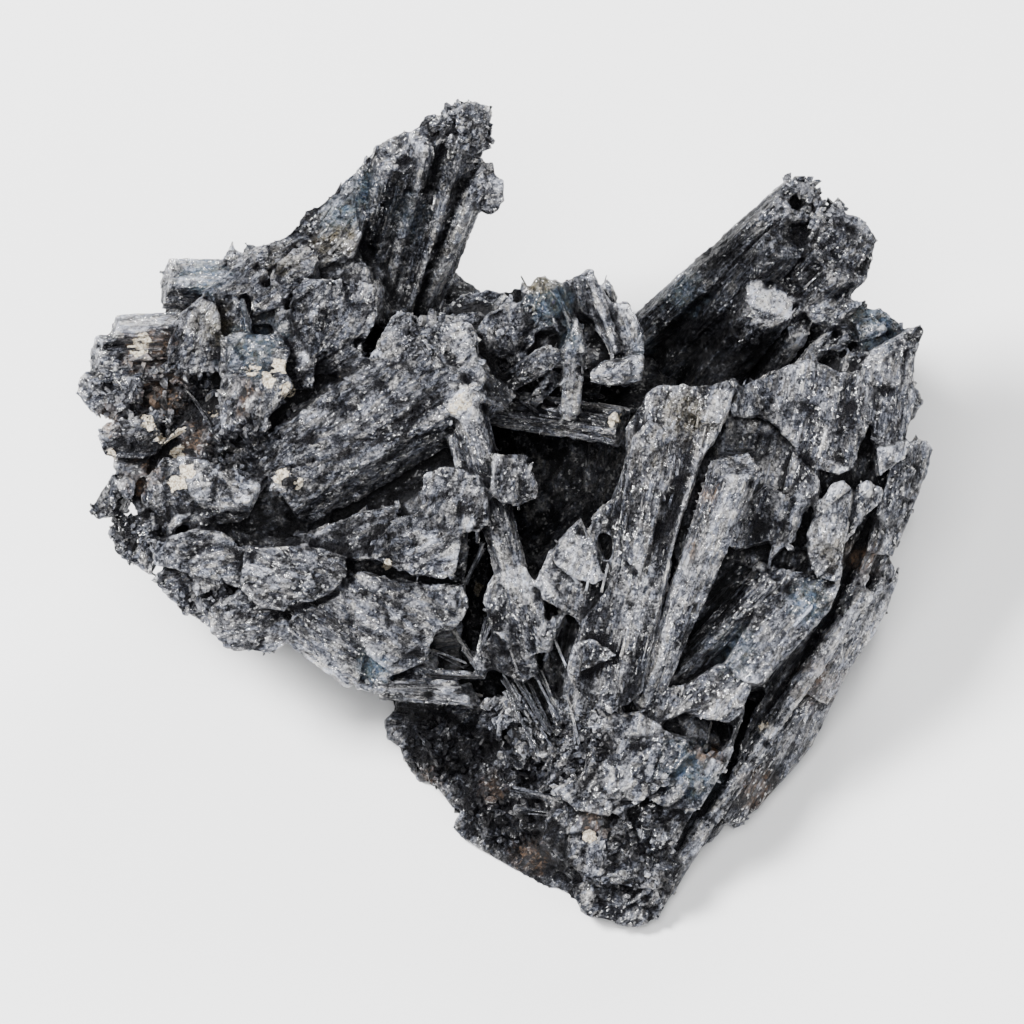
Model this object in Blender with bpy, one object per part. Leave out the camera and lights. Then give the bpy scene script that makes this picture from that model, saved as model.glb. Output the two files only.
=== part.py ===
"""A manganite crystal cluster: grown-together striated prisms on a broken back, lying as it rests. +Z is up.

Every crystal is placed in the frame of the showing face, in millimetres: x across it, y up it and z out of it,
towards the eye. The face leans back from level by FACE_TILT, and the floor cuts the broken back off flat.
"""

import math
import random

import bmesh
import bpy
from mathutils import Matrix, Vector

MM = 0.001
FACE_TILT = math.radians(25)
FACE_CENTRE = Vector((0.125, 0.123, 13.20)) * MM  # the face frame's origin in the row frame
FACE = Matrix.Translation(FACE_CENTRE) @ Matrix.Rotation(FACE_TILT, 4, "X") @ Matrix.Scale(MM, 4)
OUT_OF_FACE = Vector((0, 0, 1))

MANGANITE_COLOUR = (0.052, 0.054, 0.060, 1.0)
MANGANITE_METALLIC = 0.55
MANGANITE_ROUGHNESS = 0.42


def clear_scene():
    for obj in list(bpy.data.objects):
        bpy.data.objects.remove(obj)


def manganite_material():
    """Steel-grey to black, with a dull metallic lustre."""
    material = bpy.data.materials.new("manganite")
    material.use_nodes = True
    shader = material.node_tree.nodes["Principled BSDF"]
    shader.inputs["Base Color"].default_value = MANGANITE_COLOUR
    shader.inputs["Metallic"].default_value = MANGANITE_METALLIC
    shader.inputs["Roughness"].default_value = MANGANITE_ROUGHNESS
    return material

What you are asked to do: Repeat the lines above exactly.

Solution to this exercise:
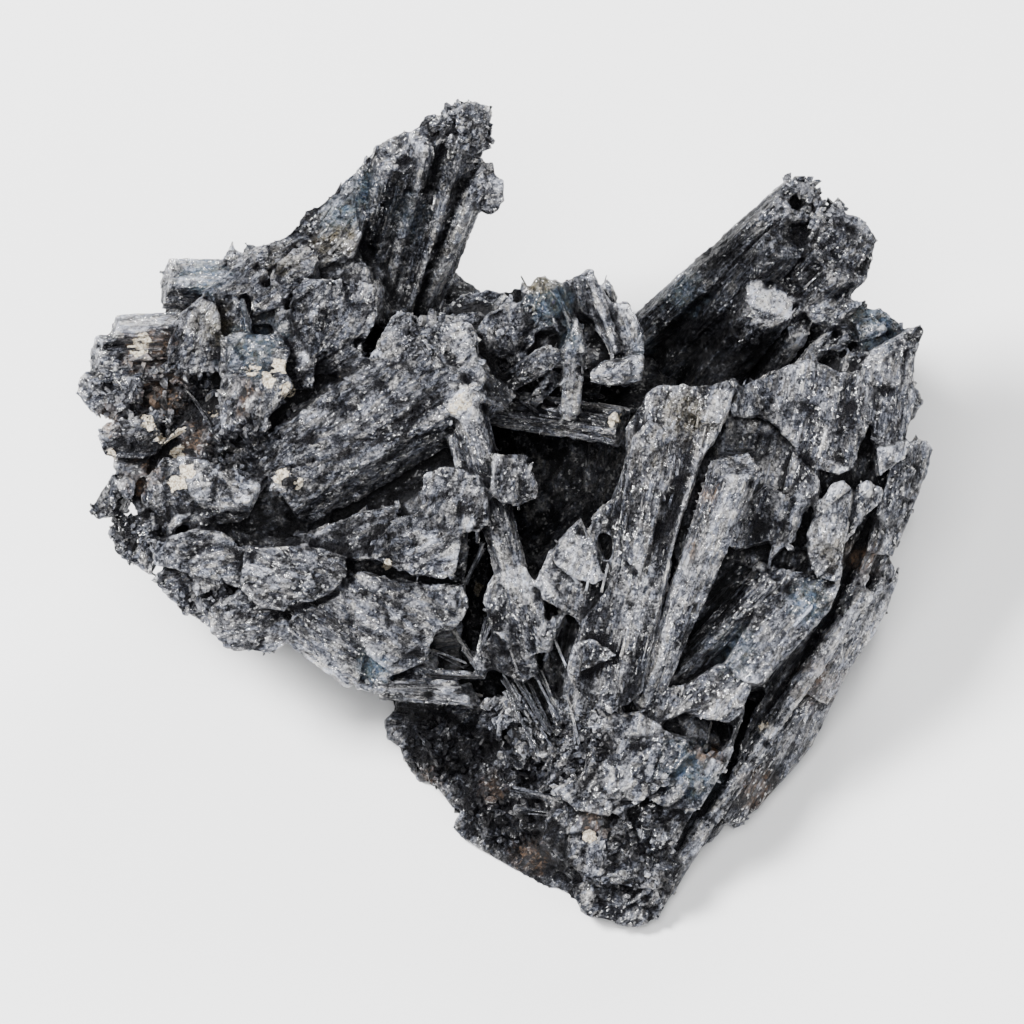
Model this object in Blender with bpy, one object per part. Leave out the camera and lights. Then give the bpy scene script that makes this picture from that model, saved as model.glb. Output the two files only.
=== part.py ===
"""A manganite crystal cluster: grown-together striated prisms on a broken back, lying as it rests. +Z is up.

Every crystal is placed in the frame of the showing face, in millimetres: x across it, y up it and z out of it,
towards the eye. The face leans back from level by FACE_TILT, and the floor cuts the broken back off flat.
"""

import math
import random

import bmesh
import bpy
from mathutils import Matrix, Vector

MM = 0.001
FACE_TILT = math.radians(25)
FACE_CENTRE = Vector((0.125, 0.123, 13.20)) * MM  # the face frame's origin in the row frame
FACE = Matrix.Translation(FACE_CENTRE) @ Matrix.Rotation(FACE_TILT, 4, "X") @ Matrix.Scale(MM, 4)
OUT_OF_FACE = Vector((0, 0, 1))

MANGANITE_COLOUR = (0.052, 0.054, 0.060, 1.0)
MANGANITE_METALLIC = 0.55
MANGANITE_ROUGHNESS = 0.42


def clear_scene():
    for obj in list(bpy.data.objects):
        bpy.data.objects.remove(obj)


def manganite_material():
    """Steel-grey to black, with a dull metallic lustre."""
    material = bpy.data.materials.new("manganite")
    material.use_nodes = True
    shader = material.node_tree.nodes["Principled BSDF"]
    shader.inputs["Base Color"].default_value = MANGANITE_COLOUR
    shader.inputs["Metallic"].default_value = MANGANITE_METALLIC
    shader.inputs["Roughness"].default_value = MANGANITE_ROUGHNESS
    return material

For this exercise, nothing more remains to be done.